People interested in the politics of the 1970s will find plenty to mull over in this section of the museum, and in the mini gallery dedicated to Carter’s time at Camp David. Perhaps more striking, however, was a large wall of high glass panels shielding row after row of plain archive boxes. More than any other part of the Carter complex, this section showed democracy in action, with part of his archives laid bare. The sight of the archive boxes—tangible evidence of the importance of the democratic process—moved me and made me think. Saving and documenting democracy does not simply happen: curators, archivists, and ordinary civil servants have to choose to keep leaders accountable.
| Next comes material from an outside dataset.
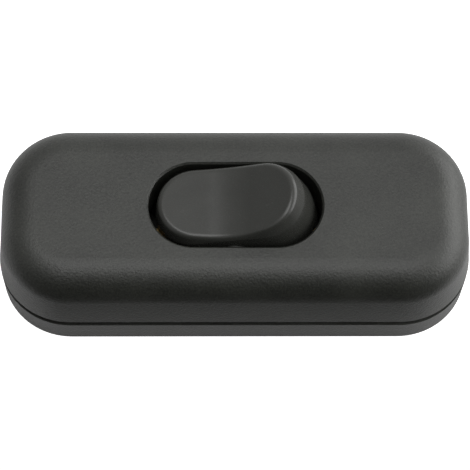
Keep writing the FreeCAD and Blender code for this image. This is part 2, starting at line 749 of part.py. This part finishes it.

While standing in the museum’s final exhibit space, a store that sells Jimmy Carter pencils, peanuts, postcards, and peach ice cream, I understood better why I had easily reduced the Carter legacy to those small, tangible facts. The Carters have worked to wage peace for decades, yet it is easier in a cynical democracy to undercut the dream of world peace. It is also simpler to call Carter a peanut farmer; the truth is his family hired Black sharecroppers, a fact I learned at this museum. In the end there is much more I’d like to know about critics of the Carters, a task that is hard to begin in a place designed to preserve their legacy. The feeling of awe at looking up at archive boxes, cared for by people who know that this position wields an almost unthinkable amount of power, will stay with me. I will also continue to wonder about the Center and wonder about the people holed up in meeting spaces, trying to solve big problems, continuing the work of a man raised miles away, in a small place called Plains. This museum is as much about the work that will never be finished as a short, if impactful, presidential term.